__What is being asked__
Begin with the line containing "imported = [obj" and end with the line containing "return made"; set down that block verbatim and nothing else.

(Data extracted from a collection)
--------

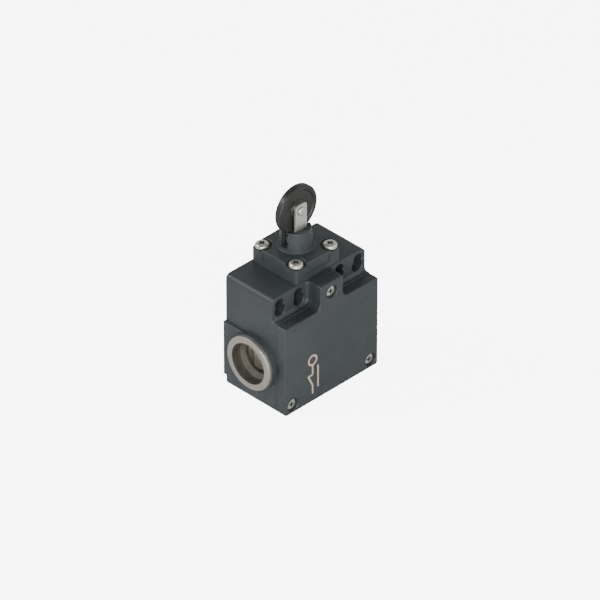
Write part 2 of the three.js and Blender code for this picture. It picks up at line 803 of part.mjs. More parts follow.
function contactPieces() {
  const group = new THREE.Group();
  group.position.y = axisY;
  const [radius, wire] = [contactSpringRadius, contactSpringWire];
  group.add(part('block_base', blockBase(), blockPlastic));
  group.add(part('block_cap', blockCap(), blockPlastic));
  group.add(part('contact_carrier', contactCarrier(), acetal));
  group.add(part('closed_bridge', bridge(closedBridgeTop - rivetHeight - strip, 1), brass));
  group.add(part('open_bridge', bridge(openBridgeBottom + rivetHeight, -1), brass));
  group.add(part('closed_bridge_spring',
    spring(radius, wire, closedSpringTop - closedSpringHeight, closedSpringTop, 3), springSteel));
  group.add(part('open_bridge_spring',
    spring(radius, wire, openStripTop + gap, openStripTop + gap + openSpringHeight, 4), springSteel));
  group.add(part('carrier_spring',
    spring(carrierSpringRadius, carrierSpringWire, blockFloor + gap, carrierBottom - gap, 5),
    springSteel));
  const clampY = -capFront - strip - 2 * gap - clampThickness / 2;
  const screwY = clampY - clampThickness / 2 - gap;
  const shankLength = -capFront + capThickness - gap - screwY;
  for (const place of terminals) {
    const [x, z] = [place.side * terminalX, place.leg + place.up * terminalScrewDrop];
    const clamp = part(`clamp_${place.name}`, clampPlate(), brightSteel);
    clamp.position.set(x, clampY, z);
    const fastener = part(`terminal_screw_${place.name}`,
      screw(terminalScrewRadius, shankLength, terminalScrewHead, terminalScrewHeadHeight),
      brightSteel);
    fastener.position.set(x, screwY, z);
    fastener.rotation.x = Math.PI / 2;
    group.add(part(`terminal_${place.name}`, terminal(place), brass), clamp, fastener);
  }
  const earFront = innerBack - axisY - gap - earThickness;
  const blockScrewLength = innerBack - axisY + blockScrewBite - earFront + gap;
  blockScrewPlaces().forEach(([x, z], i) => {
    const mesh = part(`block_screw_${['upper', 'lower'][i]}`,
      screw(headScrewRadius, blockScrewLength, headScrewHead, headScrewHeadHeight), brightSteel);
    mesh.position.set(x, earFront - gap, z);
    mesh.rotation.x = Math.PI / 2;
    group.add(mesh);
  });
  return group;
}

function earthPieces() {
  const group = new THREE.Group();
  group.position.set(earthX, innerBack - earthBossHeight - gap, roofHeight - earthDrop);
  const half = earthWasherSize / 2;
  const washer = block(-half, half, -earthWasherThickness, 0, -half, half)
    .subtract(rod('y', terminalScrewRadius + gap, -overlap, overlap, [0, 0, 0]));
  const fastener = part('earth_screw',
    screw(terminalScrewRadius, earthScrewLength, terminalScrewHead, terminalScrewHeadHeight), brass);
  fastener.position.y = -earthWasherThickness - gap;
  fastener.rotation.x = Math.PI / 2;
  group.add(part('earth_washer', washer, brass), fastener);
  return group;
}

const limitSwitch = new THREE.Group();
limitSwitch.add(bodyPieces(), headPieces(), contactPieces(), earthPieces());

export default limitSwitch;
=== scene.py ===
# A limit switch with a roller plunger: the looks of each piece, in the order they go together.
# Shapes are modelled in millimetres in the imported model's frame, and scaled to metres when done.
import math

import bmesh
import bpy
from mathutils import Matrix, Vector


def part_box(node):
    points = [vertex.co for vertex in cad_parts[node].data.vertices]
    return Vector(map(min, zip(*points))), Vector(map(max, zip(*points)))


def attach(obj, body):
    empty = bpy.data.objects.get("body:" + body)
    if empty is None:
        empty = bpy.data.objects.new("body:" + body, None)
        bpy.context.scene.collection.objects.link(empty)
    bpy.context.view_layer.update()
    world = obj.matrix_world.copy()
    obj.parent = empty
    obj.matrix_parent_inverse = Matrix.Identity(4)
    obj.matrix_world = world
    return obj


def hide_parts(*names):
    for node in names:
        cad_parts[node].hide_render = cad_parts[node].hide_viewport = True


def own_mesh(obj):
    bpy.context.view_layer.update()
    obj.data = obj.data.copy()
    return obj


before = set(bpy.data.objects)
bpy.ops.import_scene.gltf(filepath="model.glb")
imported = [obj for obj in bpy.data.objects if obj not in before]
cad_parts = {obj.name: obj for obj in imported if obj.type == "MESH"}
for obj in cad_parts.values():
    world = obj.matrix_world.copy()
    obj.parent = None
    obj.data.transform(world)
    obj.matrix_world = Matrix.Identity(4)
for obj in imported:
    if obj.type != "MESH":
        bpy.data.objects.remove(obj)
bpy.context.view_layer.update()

# ---- Housing ----
# A zinc die casting, open at the front, with a raised pad and a threaded cable entry on each
# side. It is powder painted all over, and the entries are machined afterwards, so they are bare.

MM = 0.001
RUN_PAST = 1.0           # how far a cutting shape runs past the face that it cuts
GAP = 0.3                # the free space left between one piece and the next
SCREW_HOLE = 1.8         # radius of a hole that a 3 mm screw passes


def span(node):
    """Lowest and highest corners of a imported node, in millimetres."""
    low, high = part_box(node)
    return low / MM, high / MM


def middle_of(node):
    low, high = span(node)
    return (low + high) / 2


def linear(code):
    """An sRGB hex colour as linear red, green, blue and alpha."""
    shares = [int(code[i:i + 2], 16) / 255 for i in (1, 3, 5)]
    return (*[c / 12.92 if c <= 0.04045 else ((c + 0.055) / 1.055) ** 2.4 for c in shares], 1)


def add(tree, kind, inputs=None, **settings):
    """Adds a shader node with its settings, and its inputs given values or linked to sockets."""
    made = tree.nodes.new(kind)
    for name, value in settings.items():
        setattr(made, name, value)
    for name, value in (inputs or {}).items():
        if isinstance(value, bpy.types.NodeSocket):
            tree.links.new(value, made.inputs[name])
        else:
            made.inputs[name].default_value = value
    return made


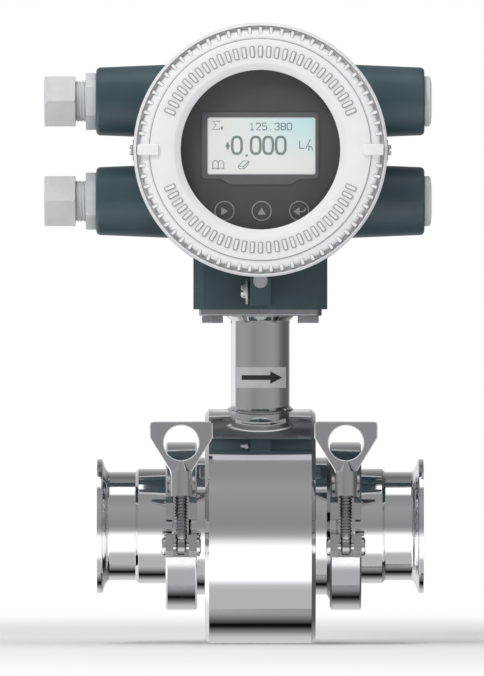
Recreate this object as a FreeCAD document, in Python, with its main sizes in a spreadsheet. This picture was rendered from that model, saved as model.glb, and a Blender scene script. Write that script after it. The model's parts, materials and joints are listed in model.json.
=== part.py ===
import FreeCAD, Part
import math
import os
import Sketcher
from FreeCAD import Placement, Rotation, Vector

# Electromagnetic flow meter with clamped hygienic ends and a round converter on a neck.
# Millimetres. X runs along the pipe with the flow, Z is up and the display faces -Y.
# The origin is on the pipe's axis, in the middle of the barrel.

SIZES = {
    # measuring tube and liner
    "bore_radius": 24.0,
    "liner_wall": 2.9,
    "liner_fit": 0.1,
    "tube_wall": 2.5,
    "sensor_neck_radius": 33.0,
    "tube_shoulder": 20.0,
    "weld_fit": 0.05,
    # barrel
    "barrel_radius": 56.2,
    "barrel_length": 53.1,
    "shell_wall": 2.0,
    "plate_edge": 2.0,
    "plate_spigot": 3.0,
    # clamped joints
    "joint_left": 37.9,
    "joint_right": 40.95,
    "flange_radius": 36.4,
    "flange_rim": 2.5,
    "flange_drop": 2.4,
    "flange_slope": 0.36,
    "gasket_thickness": 2.0,
    "gasket_step": 0.8,
    "collar_start": 31.9,
    "collar_radius": 36.0,
    "collar_width": 1.5,
    # end adapters
    "end_face": 78.45,
    "adapter_bore_radius": 24.5,
    "adapter_radius": 27.5,
    "pipe_radius": 26.0,
    "step_start": 58.5,
    "ferrule_radius": 32.2,
    "ferrule_rim": 2.7,
    "ferrule_neck": 3.4,
    "ferrule_groove_radius": 28.2,
    "ferrule_groove_size": 1.5,
    # hinged clamps
    "clamp_radius": 40.3,
    "clamp_width": 15.0,
    "clamp_sweep": 169.0,
    "clamp_seat_gap": 0.2,
    "clamp_gap": 3.75,
    "clamp_lug_height": 10.85,
    "clamp_lug_reach": 58.5,
    "clamp_lug_root": 38.0,
    "clamp_slot_width": 7.6,
    "clamp_slot_back": 45.8,
    "lug_edge": 0.8,
    "bolt_offset": 51.5,
    "pivot_drop": 9.5,
    "pivot_radius": 2.0,
    "pivot_head_radius": 4.6,
    "pivot_head_height": 1.9,
    "running_fit": 0.05,
    "eye_radius": 4.4,
    "eye_width": 5.2,
    "bolt_radius": 3.0,
    "bolt_top": 25.6,
    "nut_gap": 0.3,
    "hub_radius": 5.4,
    "hub_top": 27.0,
    "wing_half_width": 15.1,
    "wing_shoulder": 42.6,
    "wing_top": 50.5,
    "wing_thickness": 4.5,
    "wing_corner": 1.5,
    "wing_hole_height": 40.2,
    "wing_hole_radius": 8.35,
    "hinge_offset": 45.6,
    "knuckle_radius": 5.0,
    "tongue_width": 6.6,
    "knuckle_gap": 0.3,
    # magnet system and electrodes
    "electrode_recess": 0.3,
    "electrode_radius": 2.0,
    "electrode_head_radius": 4.0,
    "electrode_head_height": 1.5,
    "electrode_length": 12.5,
    "electrode_fit": 0.2,
    "core_radius": 6.8,
    "core_gap": 0.2,
    "coil_radius": 17.5,
    "coil_start": 31.0,
    "coil_clearance": 4.0,
    "yoke_gap": 5.2,
    "yoke_wall": 3.0,
    "yoke_length": 30.0,
    # neck
    "neck_radius": 14.1,
    "neck_wall": 2.0,
    "neck_weld": 2.2,
    "weld_radius": 1.9,
    "flange_height": 101.0,
    "flange_plate": 3.2,
    "flange_side": 59.0,
    "flange_corner": 6.0,
    "flange_edge": 0.7,
    "flange_bolt_spacing": 46.0,
    "flange_bolt_radius": 3.0,
    "flange_bolt_head": 3.4,
    "flange_bolt_flats": 10.0,
    "flange_bolt_depth": 9.0,
    "thread_fit": 0.05,
    "seal_radius": 18.0,
    "seal_width": 3.0,
    "seal_thickness": 2.0,
    "lead_radius": 4.5,
    "lead_fit": 0.3,
    "label_height": 71.4,
    "label_width": 10.0,
    "label_sweep": 115.0,
    "label_turn": 1.6,
    "label_thickness": 0.25,
    "label_gap": 0.05,
    # converter housing, sized from its own axis
    "block_drop": 76.1,
    "housing_front": 66.7,
    "housing_rear": 58.0,
    "collar_length": 9.0,
    "drum_radius": 57.5,
    "collar_stand": 2.5,
    "cavity_radius": 50.0,
    "partition_front": 5.0,
    "partition_rear": 0.0,
    "ledge_depth": 40.0,
    "ledge_radius": 44.0,
    "thread_radius": 54.0,
    "thread_length": 10.0,
    "thread_relief": 1.0,
    "block_width": 64.3,
    "block_front": 31.0,
    "block_edge": 5.0,
    "block_room_radius": 12.0,
    "block_room_height": 14.0,
    "entry_height": 24.0,
    "entry_depth": 8.0,
    "entry_reach": 79.0,
    "entry_radius": 16.3,
    "entry_taper": 0.042,
    "entry_root": 36.0,
    "entry_edge": 1.7,
    "entry_thread_radius": 10.0,
    "rib_half_width": 4.95,
    "rib_bottom": 2.0,
    "rib_top_gap": 5.1,
    "rib_front": 58.0,
    "rib_web": 3.0,
    "rib_plug_radius": 3.55,
    "rib_plug_groove": 0.2,
    "rib_plug_depth": 8.0,
    "rib_plug_recess": 0.3,
    "earth_drop": 10.0,
    "earth_depth": 45.0,
    "earth_pad_radius": 4.5,
    "earth_pad": 0.95,
    "earth_washer_radius": 6.1,
    "earth_washer_height": 1.15,
    "earth_screw_radius": 2.0,
    "earth_head_radius": 3.3,
    "earth_head_height": 2.3,
    "earth_screw_length": 4.5,
    "lock_pad_stand": 3.5,
    "lock_pad_height": 9.9,
    "lock_pad_depth": 9.0,
    "lock_pad_inset": 6.7,
    "lock_screw_radius": 1.5,
    "lock_head_radius": 2.5,
    "lock_head_height": 1.65,
    "lock_screw_length": 6.0,
    # covers, sized from the converter's axis
    "cover_gap": 0.3,
    "cover_radius": 60.7,
    "cover_height": 15.0,
    "cover_edge": 0.7,
    "rim_drop": 1.8,
    "rim_inner_radius": 59.6,
    "groove_drop": 5.0,
    "groove_radius": 57.1,
    "slope_outer_radius": 55.7,
    "slope_outer_drop": 2.5,
    "face_radius": 52.8,
    "bevel_radius": 41.4,
    "window_radius": 38.1,
    "bevel_drop": 3.2,
    "window_lip": 0.8,
    "glass_radius": 42.0,
    "glass_thickness": 6.0,
    "glass_fit": 0.2,
    "rib_count": 70.0,
    "rib_first": 19.0,
    "rib_outer": 58.9,
    "rib_inner": 55.5,
    "rib_width": 2.2,
    "rib_stand": 4.0,
    "lug_outer": 58.8,
    "lug_inner": 48.6,
    "lug_width": 5.4,
    "lug_stand": 2.5,
    "lug_corner": 1.0,
    "rear_rib_width": 2.4,
    "rear_face_drop": 3.0,
    "ring_radius": 56.6,
    "ring_section": 2.8,
    "ring_fit": 0.15,
    # display and boards
    "face_depth": 66.0,
    "face_thickness": 1.5,
    "face_plate_radius": 48.0,
    "face_skirt_wall": 2.0,
    "display_width": 55.9,
    "display_height": 31.9,
    "display_rise": 2.1,
    "display_corner": 1.7,
    "display_tab_width": 29.5,
    "display_tab_slope": 4.2,
    "display_tab_height": 2.7,
    "frame_thickness": 0.6,
    "panel_margin": 1.9,
    "panel_depth": 3.0,
    "panel_fit": 0.1,
    "board_thickness": 1.6,
    "board_fit": 0.3,
    "display_board_depth": 58.0,
    "main_board_depth": 28.0,
    "terminal_width": 60.0,
    "terminal_height": 22.0,
    "terminal_depth": 16.0,
    "terminal_pitch": 7.0,
    "terminal_count": 8.0,
    "terminal_hole_radius": 1.8,
    "terminal_hole_depth": 5.0,
    # cable glands and blanking plugs
    "gland_flats": 24.0,
    "gland_collar": 5.0,
    "gland_stem": 16.4,
    "gland_bore_radius": 7.0,
    "gland_spigot": 11.0,
    "gland_thread_shown": 5.0,
    "nut_length": 14.9,
    "nut_end_wall": 2.2,
    "nut_mouth_radius": 7.4,
    "nut_round": 2.2,
    "seal_bore_radius": 4.0,
    "seal_end_gap": 0.1,
    "plug_radius": 12.1,
    "plug_edge_height": 2.4,
    "plug_dome": 1.0,
    "plug_key_flats": 8.0,
    "plug_key_depth": 3.0,
}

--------

__Output__
imported = [obj for obj in bpy.data.objects if obj not in before]
cad_parts = {obj.name: obj for obj in imported if obj.type == "MESH"}
for obj in cad_parts.values():
    world = obj.matrix_world.copy()
    obj.parent = None
    obj.data.transform(world)
    obj.matrix_world = Matrix.Identity(4)
for obj in imported:
    if obj.type != "MESH":
        bpy.data.objects.remove(obj)
bpy.context.view_layer.update()

# ---- Housing ----
# A zinc die casting, open at the front, with a raised pad and a threaded cable entry on each
# side. It is powder painted all over, and the entries are machined afterwards, so they are bare.

MM = 0.001
RUN_PAST = 1.0           # how far a cutting shape runs past the face that it cuts
GAP = 0.3                # the free space left between one piece and the next
SCREW_HOLE = 1.8         # radius of a hole that a 3 mm screw passes


def span(node):
    """Lowest and highest corners of a imported node, in millimetres."""
    low, high = part_box(node)
    return low / MM, high / MM


def middle_of(node):
    low, high = span(node)
    return (low + high) / 2


def linear(code):
    """An sRGB hex colour as linear red, green, blue and alpha."""
    shares = [int(code[i:i + 2], 16) / 255 for i in (1, 3, 5)]
    return (*[c / 12.92 if c <= 0.04045 else ((c + 0.055) / 1.055) ** 2.4 for c in shares], 1)


def add(tree, kind, inputs=None, **settings):
    """Adds a shader node with its settings, and its inputs given values or linked to sockets."""
    made = tree.nodes.new(kind)
    for name, value in settings.items():
        setattr(made, name, value)
    for name, value in (inputs or {}).items():
        if isinstance(value, bpy.types.NodeSocket):
            tree.links.new(value, made.inputs[name])
        else:
            made.inputs[name].default_value = value
    return made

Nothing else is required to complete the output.